Our time in GCI saw some significant transitions. The civil war broke out in 1967 which resulted in some boyz having their education truncated for a few years.

Thankfully everyone returned still burning with the GCI fire in their belly. Queen's School Ede was moved to Ibadan in May 1967 and located right next to GCI with a road built between the schools that was no more than walking distance even if a long walk. This created a new 'rivalry' with St Anne's School, especially because Queen's School girls in Higher school classes walked across to GCI for lessons as part of sharing learning resources. I suspect the general neatness of the boys improved from that point!!
Then in 1968, there was a change of baton at the helm. Chief J B. Ojo replaced Mr. D J Bullock as Principal. Both are now of blessed memory, but they each left their marks on the sands of time. Sadly, in 1969, we lost one of our classmates whose young life was terminated by death.

As we look back now to GCI days, we were being prepared for a country that lost its way soon after we left school. A country that was not to be and is now, over forty years later, striving to recapture its essence, its lost glory, and get back on the path to realise its potential. That general malaise in the wider society manifests through the rapid decline in the solid of standards of GCI.

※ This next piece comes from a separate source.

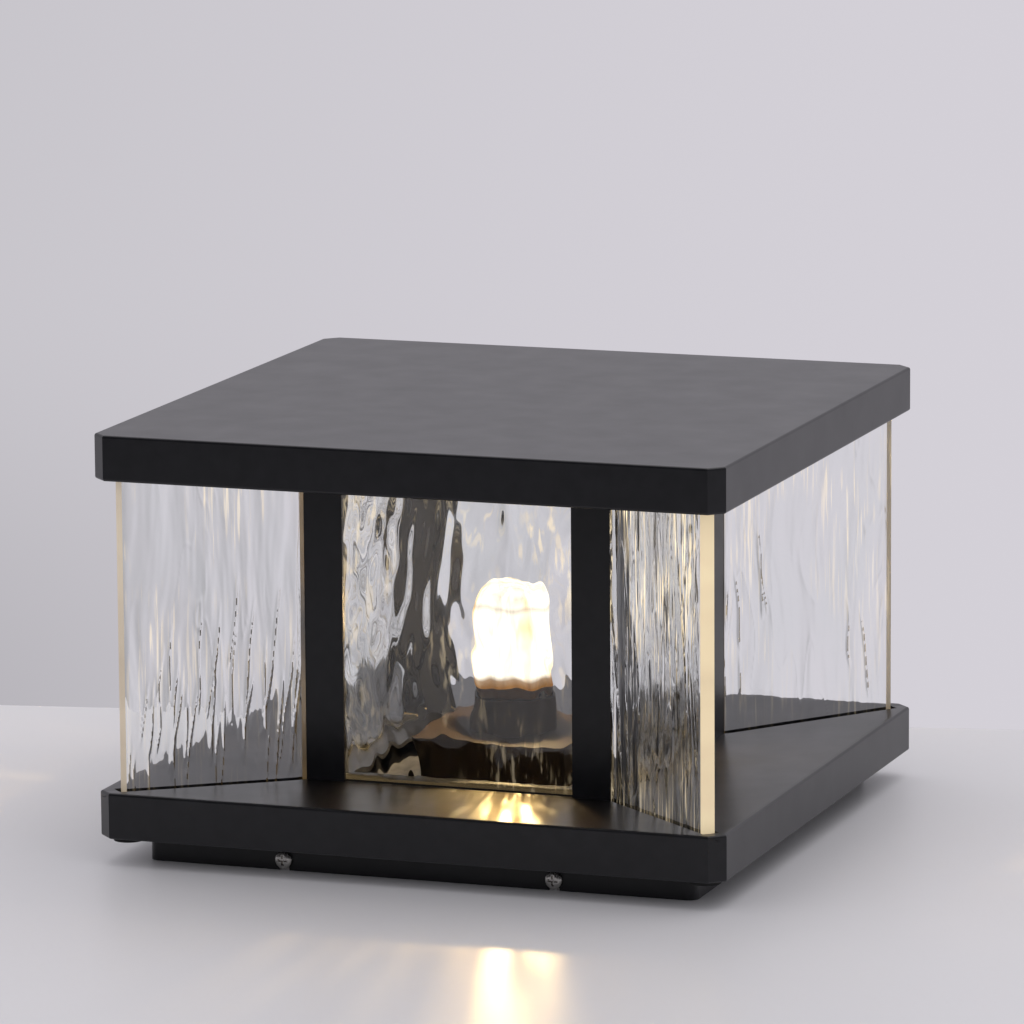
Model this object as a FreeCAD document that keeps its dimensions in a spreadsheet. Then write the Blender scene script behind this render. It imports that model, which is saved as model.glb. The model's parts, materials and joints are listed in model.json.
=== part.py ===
"""Deck post cap light: a square lantern head that drops over a bracket on a pier.

Millimetres, +Z up, front is -Y. The origin is at the centre of the bracket's underside,
on the top of the pier that the light stands on.
"""
import FreeCAD
import Part
import math
import os
import PartDesign
import Sketcher

# Driving sizes. Every one is a cell of the sheet, and every piece is bound to these cells.
SIZES = [
    # skirt, the narrow band under the tray that drops over the bracket
    ("skirt_inset", 18.25, "setback of the skirt from the tray's sides"),
    ("skirt_tall", 12.8, "height of the skirt, and of the tray's lower edge"),
    ("skirt_wall", 1.5, "sheet of the skirt"),
    ("skirt_bend", 5.0, "outer corner radius of the skirt"),
    ("skirt_flange", 13.0, "width of the skirt's flange under the floor plate"),
    ("rivet_inset", 36.75, "distance of a rivet from the skirt's nearer corner"),
    ("rivet_shank", 1.6, "radius of a rivet's shank"),
    ("rivet_head", 3.0, "radius of a rivet's head"),
    ("rivet_cap", 0.9, "thickness of a rivet's head"),
    # tray, the lower of the two black slabs
    ("tray_side", 300.0, "outer side of the tray, and of the roof"),
    ("tray_tall", 21.4, "height of the tray's side"),
    ("tray_wall", 2.0, "wall of the tray's sides"),
    ("tray_skin", 2.2, "thickness of the tray's top"),
    ("tray_rim", 2.5, "level rim round the tray's top"),
    ("tray_fall", 3.5, "fall of the tray's top from its rim to the core"),
    ("tray_ledge", 3.0, "level margin round the foot of the core"),
    ("tray_mouth_inset", 3.0, "distance from the core's inner face to the tray's opening"),
    ("floor_thick", 1.5, "sheet of the floor plate that closes the tray"),
    ("floor_mouth_gap", 8.0, "gap between the gear tray and the floor plate's opening"),
    ("floor_fit", 0.3, "gap between a closing plate and the walls round it"),
    ("floor_screw_inset", 6.75, "distance of the floor plate's screws from the skirt's flange"),
    ("corner_clip", 6.5, "leg of the clipped corners of roof and tray"),
    ("edge_round", 1.2, "rounding of the slabs' top and lower edges"),
    ("bumper_radius", 7.0, "radius of the rubber bumpers under the tray's corners"),
    ("bumper_thick", 2.2, "thickness of a bumper"),
    ("bumper_inset", 11.5, "distance of a bumper's centre from the tray's sides"),
    # roof, the upper slab
    ("open_tall", 144.3, "clear height between the tray's rim and the roof"),
    ("roof_tall", 21.0, "height of the roof"),
    ("roof_wall", 2.0, "wall of the roof"),
    ("ceiling_thick", 2.0, "sheet of the plate that closes the roof"),
    ("roof_screw_inset", 23.0, "distance of the roof's screws from its walls"),
    ("boss_radius", 5.0, "radius of the screw bosses"),
    # core, four posts with a pane between each two
    ("core_side", 158.0, "outer side of the core"),
    ("post_side", 18.0, "side of a post's core"),
    ("post_leaf", 5.5, "reach of a post's face beyond its core, over the pane"),
    ("post_clip", 5.0, "leg of the clipped corner that takes a fin"),
    ("pane_thick", 5.0, "thickness of a pane"),
    ("pane_setback", 2.0, "setback of a pane from the posts' faces"),
    ("pane_play", 0.2, "gap between a pane and its groove"),
    ("groove_deep", 5.0, "depth of a pane groove"),
    ("seal_thick", 0.8, "thickness of the seals under and over a pane"),
    # fins, the four diagonal sheets of cast glass
    ("fin_thick", 7.0, "thickness of a fin"),
    ("fin_inset", 9.5, "distance of a fin's outer edge from the tray's clipped corner"),
    ("fin_gap", 0.2, "gap between a fin and the post that it meets"),
    ("slot_play", 0.5, "gap on each side of a fin in its slot"),
    ("slot_over", 3.2, "length of a slot beyond the fin's outer edge"),
    ("shoe_wall", 1.5, "sheet of the channels that hold a fin"),
    ("shoe_gap", 1.7, "gap between a lower channel and the tray's top"),
    ("hood_tall", 9.0, "height of an upper channel"),
    ("fin_pad", 1.5, "thickness of the rubber strips at a fin's ends"),
    # bracket that is fixed to the pier
    ("plate_thick", 1.5, "sheet of the bracket plate"),
    ("plate_gap", 12.25, "gap between the bracket plate and the skirt"),
    ("tab_wide", 24.0, "width of a screw tab"),
    ("tab_gap", 1.0, "gap between a screw tab and the skirt"),
    ("tab_tall", 10.0, "height of a screw tab"),
    ("side_screw_span", 130.0, "distance between the two side screws of one side"),
    ("side_screw_up", 5.0, "height of the side screws"),
    ("side_screw_slot", 4.8, "width of the skirt's slots for the side screws"),
    ("side_screw_slack", 0.1, "gap between a side screw's head and the skirt"),
    ("side_screw_long", 10.0, "length of a side screw's shank"),
    ("side_head", 4.2, "radius of a side screw's head"),
    ("side_head_tall", 2.6, "height of a side screw's head"),
    ("nut_radius", 3.4, "radius of a clinch nut"),
    ("nut_long", 4.0, "length of a clinch nut"),
    ("fixing_span", 180.0, "distance between the holes that fix the bracket"),
    ("fixing_hole", 3.0, "radius of a fixing hole"),
    # wiring
    ("gear_thick", 1.5, "sheet of the gear tray"),
    ("gear_half", 54.0, "half width of the gear tray"),
    ("gear_deep", 104.0, "length of the gear tray from front to back"),
    ("gear_top", 24.0, "height of the gear tray's top"),
    ("gear_foot", 16.0, "width of a foot of the gear tray"),
    ("gear_screw_span", 70.0, "distance between the two screws of one foot"),
    ("cable_at", 24.0, "distance of the cable hole from the axis"),
    ("cable_hole", 8.0, "radius of the cable hole in the bracket plate"),
    ("grommet_bore", 4.5, "radius of the grommet's bore"),
    ("grommet_lip", 10.5, "radius of the grommet's lips"),
    ("grommet_lip_thick", 1.5, "thickness of the grommet's upper lip"),
    ("block_wide", 20.0, "width of the terminal block"),
    ("block_long", 36.0, "length of the terminal block"),
    ("block_tall", 15.0, "height of the terminal block"),
    ("block_at", 25.0, "distance of the terminal block from the axis"),
    ("port_pitch", 10.0, "distance between the terminal block's ports"),
    ("port_radius", 2.0, "radius of a port"),
    ("port_up", 8.0, "height of the ports over the plate"),
    ("lead_radius", 1.2, "radius of an internal lead"),
    ("lead_bend", 12.0, "bending radius of an internal lead"),
    ("lead_grip", 8.0, "length of a lead's end inside the terminal block"),
    ("clamp_pitch", 10.0, "distance between the two clamp screws of one port"),
    ("clamp_play", 0.1, "gap between a clamp screw and its well"),
    ("clamp_sunk", 1.0, "depth of a clamp screw below the terminal block's top"),
    ("washer_radius", 4.6, "radius of the earth washer"),
    ("washer_thick", 1.0, "thickness of the earth washer"),
    ("earth_x", 24.0, "position of the earth screw to the right of the axis"),
    ("earth_y", 30.0, "position of the earth screw behind the axis"),
    # plinth on the gear tray, a square cover round the foot of the lamp holder
    ("plinth_side", 76.0, "side of the plinth"),
    ("plinth_tall", 20.0, "height of the plinth"),
    ("plinth_wall", 2.5, "wall of the plinth"),
    ("plinth_round", 3.0, "rounding of the plinth's upright corners"),
    ("plinth_gap", 0.2, "gap between the plinth and the lamp holder"),
    ("plinth_screw_inset", 8.0, "distance of the plinth's screws from its sides"),
    # lamp holder
    ("holder_over", 0.8, "height of the holder's rim over the foot of the bulb's collar"),
    ("holder_floor", 10.0, "thickness of the lamp holder's floor"),
    ("holder_wall", 3.3, "wall of the lamp holder"),
    ("shell_gap", 0.2, "gap between the screw shell and the holder"),
    ("shell_thick", 0.8, "sheet of the holder's screw shell"),
    ("shell_lift", 2.0, "height of the screw shell over the holder's floor"),
    ("shell_sunk", 2.0, "depth of the screw shell below the holder's rim"),
    ("thread_room", 1.0, "room for the thread between the bulb's cap and the screw shell"),
    ("shell_mouth", 8.5, "radius of the opening in the screw shell's floor"),
    ("tongue_radius", 4.0, "radius of the centre contact"),
    ("tongue_tall", 2.5, "height of the centre contact"),
    ("holder_screw_span", 18.0, "distance between the holder's two screws"),
    ("holder_screw_radius", 1.45, "radius of a holder screw"),
    ("holder_screw_head", 2.7, "radius of a holder screw's head"),
    ("holder_head_tall", 1.7, "height of a holder screw's head"),
    ("holder_nut_tall", 2.2, "height of a holder nut"),
    ("contact_strap", 4.0, "width of the strap from the live lead to the centre contact"),
    # bulb
    ("bulb_gap", 0.2, "gap between the bulb's tip and the centre contact"),
    ("tip_radius", 4.8, "radius of the bulb's contact tip"),
    ("tip_tall", 1.5, "height of the bulb's contact tip"),
    ("cap_radius", 13.2, "radius of the bulb's screw cap"),
    ("cap_tall", 21.0, "height of the bulb's screw cap"),
    ("collar_tall", 6.0, "height of the bulb's collar"),
    ("bulb_radius", 18.0, "radius of the bulb's glass"),
    ("bulb_tall", 48.0, "height of the bulb's glass"),
    ("bulb_wall", 1.2, "wall of the bulb's glass"),
    ("bulb_round", 9.0, "rounding of the bulb's top"),
    ("stem_radius", 3.5, "radius of the bulb's stem"),
    ("filament_ring", 10.5, "radius of the ring of filaments"),
    ("filament_radius", 1.2, "radius of a filament"),
    ("filament_long", 34.0, "length of a filament"),
    ("disc_radius", 12.5, "radius of the discs that carry the filaments"),
    ("disc_thick", 1.2, "thickness of a filament disc"),
    # the screws that are all alike
    ("screw_radius", 1.95, "radius of a machine screw's shank"),
    ("screw_head", 3.6, "radius of a machine screw's head"),
    ("screw_head_tall", 2.4, "height of a machine screw's head"),
    ("screw_hole", 2.2, "radius of a clearance hole"),
    ("screw_pilot", 2.0, "radius of a tapped hole"),
    ("screw_long", 12.0, "length of a machine screw's shank"),
    ("screw_short", 0.1, "distance from a screw's end to the bracket's underside"),
    ("pilot_spare", 1.0, "depth of a tapped hole beyond its screw"),
    ("recess_wide", 1.0, "width of a cross recess"),
    ("recess_deep", 1.1, "depth of a cross recess"),
]
FILAMENTS = 8
BEYOND = 1.0        # how far a cutting tool runs past the piece that it cuts
SAME = 0.01         # heights and distances closer than this count as equal
RECESS_REACH = 1.1  # length of a cross recess as a share of its head's radius
HALF_ROOT = math.sqrt(0.5)
CORNERS = [(0, "back_right"), (90, "back_left"), (180, "front_left"), (270, "front_right")]
SIDES = [(0, "right"), (90, "back"), (180, "left"), (270, "front")]
UPRIGHT = FreeCAD.Rotation()
Z_AXIS = FreeCAD.Vector(0, 0, 1)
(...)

We mark our jubilee year with a modest contribution to the physical development of our alma mater. Two residential bungalows which Vitafoam Nigeria Pic kindly donated on behalf of the Class Set, and the refurbishment of the ceiling of the office of the President of GCIOBA. Many other Class Sets have made and are making similar contributions and more. We believe, however, that the attention of the wider Old Boys Association should now turn to taking a more robust participation in the administration of the school through a Foundation or Trust, and to restoring the academic standards to the level we once knew and were proud of. The standards that produced a Nobel Laureate, Nuclear Physicists, Medical geniuses, Boardroom gurus, Legal luminaries and front runners in academia. Kids who come to GCI must dream again - and dream big.

On the occasion of our fiftieth, we also remember our fallen colleagues who have passed on, and whose friendship we will cherish all of our days. We have dedicated space in this book to their memory. May their gentle souls rest in peace.

Finally, we must place on record our gratitude to Vitafoam Nigeria Plc for the tremendous support in donating two buildings on behalf of the Class of 1965.

In all, even though the wear and tear of time has taken its toll, we can truly say hitherto the Lord has helped us and we are grateful to the Almighty for His grace and mercy.